By Svea Herbst-Bayliss
BOSTON (Reuters) - Eton Park, one of the year's best-performing hedge funds, plans to lower management fees and create a more liquid share class, in a rare change at a fund so popular at its launch that it was able to impose some of the toughest investment conditions in the industry.
The change at Eric Mindich's $10 billion fund would be the latest among hedge funds which insiders say are increasingly agreeing to investor demands for lower fees and easier access to their money.
"The management fee for Eton Park Fund LP and Eton Park Oversees Fund Ltd will be 1.5 percent per annum for all existing share classes" from 2 percent, effective January 1, Eton Park wrote in a letter to clients seen by Reuters.
A spokesman at the hedge fund declined to comment.
The fund also said in the letter it will offer a share class from which investors can pull out their money within four quarters rather than seven.

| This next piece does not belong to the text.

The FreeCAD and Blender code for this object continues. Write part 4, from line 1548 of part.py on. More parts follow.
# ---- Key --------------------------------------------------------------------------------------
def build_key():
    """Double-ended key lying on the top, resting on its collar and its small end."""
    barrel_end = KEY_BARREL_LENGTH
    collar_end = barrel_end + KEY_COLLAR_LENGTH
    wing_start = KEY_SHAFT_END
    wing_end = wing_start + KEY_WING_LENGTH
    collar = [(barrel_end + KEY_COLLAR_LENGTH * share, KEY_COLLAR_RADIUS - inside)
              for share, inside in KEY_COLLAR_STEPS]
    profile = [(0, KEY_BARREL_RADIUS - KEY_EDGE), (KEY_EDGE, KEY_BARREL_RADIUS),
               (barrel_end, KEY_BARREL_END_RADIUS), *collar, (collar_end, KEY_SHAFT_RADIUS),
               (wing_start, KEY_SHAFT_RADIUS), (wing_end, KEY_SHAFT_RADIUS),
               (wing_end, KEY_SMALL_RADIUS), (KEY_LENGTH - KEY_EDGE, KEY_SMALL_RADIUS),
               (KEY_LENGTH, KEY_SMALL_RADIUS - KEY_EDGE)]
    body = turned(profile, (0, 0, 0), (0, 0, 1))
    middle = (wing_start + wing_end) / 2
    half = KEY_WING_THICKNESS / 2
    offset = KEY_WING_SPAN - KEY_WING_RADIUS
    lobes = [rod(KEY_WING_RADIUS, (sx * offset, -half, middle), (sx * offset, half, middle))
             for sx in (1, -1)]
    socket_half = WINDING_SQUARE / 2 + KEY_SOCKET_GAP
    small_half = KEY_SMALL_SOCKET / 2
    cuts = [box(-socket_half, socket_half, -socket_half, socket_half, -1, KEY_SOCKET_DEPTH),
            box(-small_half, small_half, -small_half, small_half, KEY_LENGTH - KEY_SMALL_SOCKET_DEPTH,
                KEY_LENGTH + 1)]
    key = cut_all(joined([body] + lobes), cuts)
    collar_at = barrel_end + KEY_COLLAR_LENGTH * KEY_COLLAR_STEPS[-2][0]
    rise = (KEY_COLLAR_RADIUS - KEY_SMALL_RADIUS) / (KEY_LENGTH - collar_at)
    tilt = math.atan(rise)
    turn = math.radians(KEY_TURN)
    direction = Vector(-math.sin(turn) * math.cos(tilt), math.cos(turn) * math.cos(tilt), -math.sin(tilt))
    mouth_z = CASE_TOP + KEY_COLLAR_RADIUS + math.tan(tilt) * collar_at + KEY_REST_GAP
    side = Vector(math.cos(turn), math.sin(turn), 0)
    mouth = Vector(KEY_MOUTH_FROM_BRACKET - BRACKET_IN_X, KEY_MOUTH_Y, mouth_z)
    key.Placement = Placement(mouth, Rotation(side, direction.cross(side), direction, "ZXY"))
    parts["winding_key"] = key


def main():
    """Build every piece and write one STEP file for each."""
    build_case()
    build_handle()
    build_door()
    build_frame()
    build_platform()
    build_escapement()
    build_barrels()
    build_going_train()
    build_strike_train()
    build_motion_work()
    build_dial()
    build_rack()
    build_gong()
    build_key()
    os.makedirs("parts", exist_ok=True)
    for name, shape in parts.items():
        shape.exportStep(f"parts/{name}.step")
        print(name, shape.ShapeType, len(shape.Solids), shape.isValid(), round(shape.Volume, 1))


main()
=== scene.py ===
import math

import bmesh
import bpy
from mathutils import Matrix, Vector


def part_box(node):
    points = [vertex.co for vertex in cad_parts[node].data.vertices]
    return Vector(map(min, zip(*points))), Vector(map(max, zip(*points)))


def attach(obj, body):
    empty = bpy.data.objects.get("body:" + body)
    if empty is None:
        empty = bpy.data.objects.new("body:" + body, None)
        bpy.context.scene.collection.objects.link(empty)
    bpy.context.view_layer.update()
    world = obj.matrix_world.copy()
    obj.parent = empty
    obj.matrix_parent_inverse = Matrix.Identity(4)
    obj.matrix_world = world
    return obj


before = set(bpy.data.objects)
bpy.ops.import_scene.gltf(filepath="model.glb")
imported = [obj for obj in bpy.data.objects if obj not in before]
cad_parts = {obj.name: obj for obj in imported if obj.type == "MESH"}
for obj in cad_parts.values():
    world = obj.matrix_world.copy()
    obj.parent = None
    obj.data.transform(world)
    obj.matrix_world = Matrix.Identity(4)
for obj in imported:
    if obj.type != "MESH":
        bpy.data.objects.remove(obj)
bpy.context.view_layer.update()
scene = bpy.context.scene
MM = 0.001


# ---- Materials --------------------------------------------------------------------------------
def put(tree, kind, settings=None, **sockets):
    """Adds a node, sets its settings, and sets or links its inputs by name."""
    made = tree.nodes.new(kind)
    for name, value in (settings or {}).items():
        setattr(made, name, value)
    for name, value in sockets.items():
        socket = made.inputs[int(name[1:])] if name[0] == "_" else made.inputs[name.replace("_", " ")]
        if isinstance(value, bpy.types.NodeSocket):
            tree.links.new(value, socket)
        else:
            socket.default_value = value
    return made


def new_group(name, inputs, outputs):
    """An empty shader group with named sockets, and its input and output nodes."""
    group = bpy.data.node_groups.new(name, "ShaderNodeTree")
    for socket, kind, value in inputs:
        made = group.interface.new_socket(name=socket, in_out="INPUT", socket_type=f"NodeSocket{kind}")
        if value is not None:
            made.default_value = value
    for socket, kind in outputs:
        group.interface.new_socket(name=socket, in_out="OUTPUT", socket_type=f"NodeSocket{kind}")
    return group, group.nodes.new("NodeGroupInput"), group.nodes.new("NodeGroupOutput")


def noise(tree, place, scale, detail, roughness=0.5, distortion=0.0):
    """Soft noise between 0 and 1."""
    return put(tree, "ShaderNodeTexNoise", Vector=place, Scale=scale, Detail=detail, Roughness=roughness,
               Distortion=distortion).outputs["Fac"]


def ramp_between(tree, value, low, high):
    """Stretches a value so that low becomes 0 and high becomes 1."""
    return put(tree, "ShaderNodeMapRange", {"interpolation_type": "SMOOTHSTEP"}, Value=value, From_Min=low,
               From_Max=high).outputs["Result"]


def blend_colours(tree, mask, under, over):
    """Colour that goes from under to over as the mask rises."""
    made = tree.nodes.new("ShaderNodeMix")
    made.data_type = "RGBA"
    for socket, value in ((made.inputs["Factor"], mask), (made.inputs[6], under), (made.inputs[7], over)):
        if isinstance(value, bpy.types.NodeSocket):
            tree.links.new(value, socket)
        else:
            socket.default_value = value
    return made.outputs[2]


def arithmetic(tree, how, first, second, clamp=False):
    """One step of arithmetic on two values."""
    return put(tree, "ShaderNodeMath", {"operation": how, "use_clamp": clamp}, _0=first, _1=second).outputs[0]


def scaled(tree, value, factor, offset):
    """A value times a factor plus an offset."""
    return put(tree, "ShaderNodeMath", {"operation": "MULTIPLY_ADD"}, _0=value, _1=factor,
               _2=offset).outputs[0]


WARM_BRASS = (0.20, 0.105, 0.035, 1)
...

Eton Park, a multi-strategy hedge fund, stands out for its strong returns this year. Its main fund earned a 17.6 percent return through the middle of November, the letter showed. The average hedge fund has gained about 7 percent whereas the Standard & Poor's 500 index has risen 25 percent.

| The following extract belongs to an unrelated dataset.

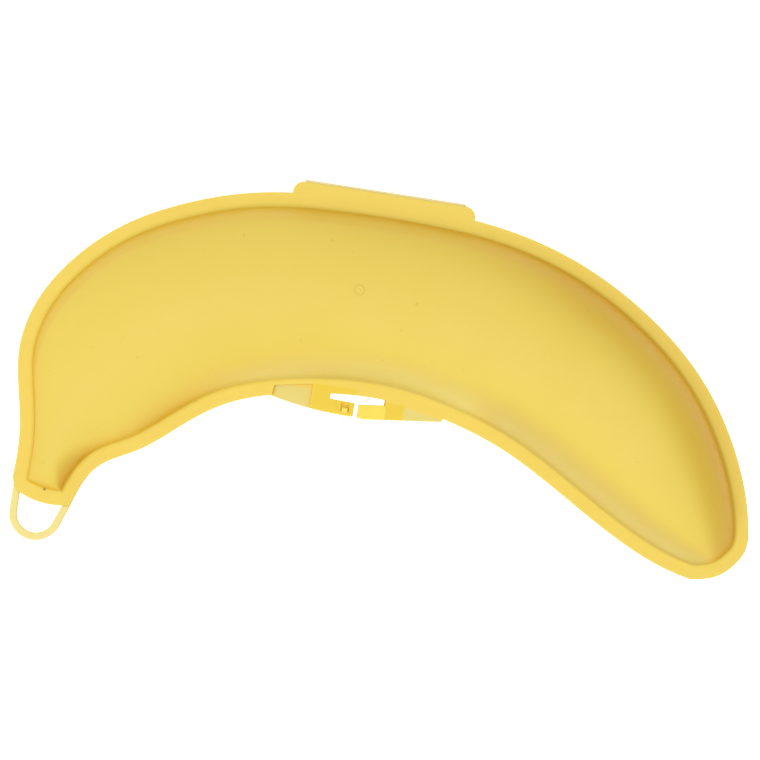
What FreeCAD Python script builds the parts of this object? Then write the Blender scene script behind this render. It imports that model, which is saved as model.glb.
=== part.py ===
import FreeCAD, Part

"""Hinged carrying case for one banana: two thin domed half shells in translucent plastic.

Design frame: X runs along the hinge, Y points from the case towards the hinge, Z is up.
Its origin is the middle of the hinge line (the outer edge of the hinge leaves) in the parting plane.
Every sub-part then gets one common Placement, which moves the origin to the bottom centre of the case.
"""

import functools
import math
import os

from FreeCAD import Placement, Rotation, Vector

# alias, millimetres (or degrees), meaning
SIZES = [
    ("case_length", 260.0, "rim outline, along the hinge"),
    ("case_depth", 121.0, "rim outline, across the hinge"),
    ("shell_height", 25.0, "parting plane to the crest of one shell"),
    ("stem_height", 11.0, "parting plane to the crest at the stem end"),
    ("shell_wall", 1.4, "wall of the domes"),
    ("rim_width", 5.0, "flat rim around each dome"),
    ("rim_thickness", 1.6, "thickness of rim, leaves, tabs and loop"),
    ("parting_gap", 0.2, "between the two closed rims"),
    ("gate_rise", 0.1, "the moulding gate's flat above the crest around it"),
    ("gate_radius", 1.8, "the moulding gate's flat"),
    ("draft_angle", 13.0, "degrees from the vertical at the foot of the dome"),
    ("hinge_length", 63.8, "hinge leaves, along the hinge"),
    ("leaf_reach", 3.3, "leaves' edge beyond the highest point of the rim"),
    ("leaf_corner", 3.8, "outer corners of the hinge leaves"),
    ("film_thickness", 0.4, "film of the living hinge"),
    ("fold_radius", 0.6, "film's centre line when the case is closed"),
    ("loop_band", 2.6, "width of the hanging loop's band"),
    ("loop_radius", 7.9, "centre line of the hanging loop's bend"),
    ("loop_leg", 6.6, "stem end to the bend of the hanging loop"),
    ("slot_width", 2.1, "slot between the rim and the latch arms"),
    ("arm_length", 8.7, "free length of one latch arm"),
    ("arm_width", 4.9, "width of one latch arm"),
    ("arm_gap", 1.4, "between the tips of the two latch arms"),
    ("flex_gap", 0.5, "root of a latch arm to its tab"),
    ("tab_length", 20.0, "stretch of rim that carries one latch tab"),
    ("keeper_root", 6.6, "stretch of rim that carries one keeper"),
    ("keeper_setback", 0.5, "outer edge of a keeper behind the arm's"),
    ("catch_window", 2.9, "square window in a keeper"),
    ("catch_strip", 1.1, "strip of keeper outside its window"),
    ("catch_tip", 1.6, "window to the end of its keeper"),
    ("hook_length", 2.1, "hook, along the arm"),
    ("hook_post", 1.1, "hook's post, across the arm"),
    ("hook_overhang", 0.8, "hook beyond its post"),
    ("hook_lip", 0.9, "thickness of the hook's overhang"),
    ("hook_clearance", 0.2, "hook to the keeper, on each side"),
]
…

Last year's return was 12.6 percent for the main portfolio and since January 2012 Eton Park has generated a net return of 32.4 percent - an improvement from 2011 when it was off 11 percent.
Eton Park also told clients that Isaac Corre and Josh Astrof, two members of its U.S. event-oriented strategy team, are leaving.
Corre will pursue academic interests in corporate governance, the fund said in the letter. Astrof, who managed Eton Park's U.S. long/short team, is leaving at the end of the year to "pursue other opportunities" - a phrase which industry analysts say can be shorthand for a manager leaving to launch his own fund.
Bruce Haggerty, who has been an Eton Park partner for two years, will head U.S. fundamental and event-driven equity investments, the fund said.
Mindich has been a huge success story in the $2.5 trillion hedge fund industry for having drummed up so much demand when he set up his fund in 2004 that he raised $3.5 billion at the start. This also allowed him to impose a long lockup of more than two years.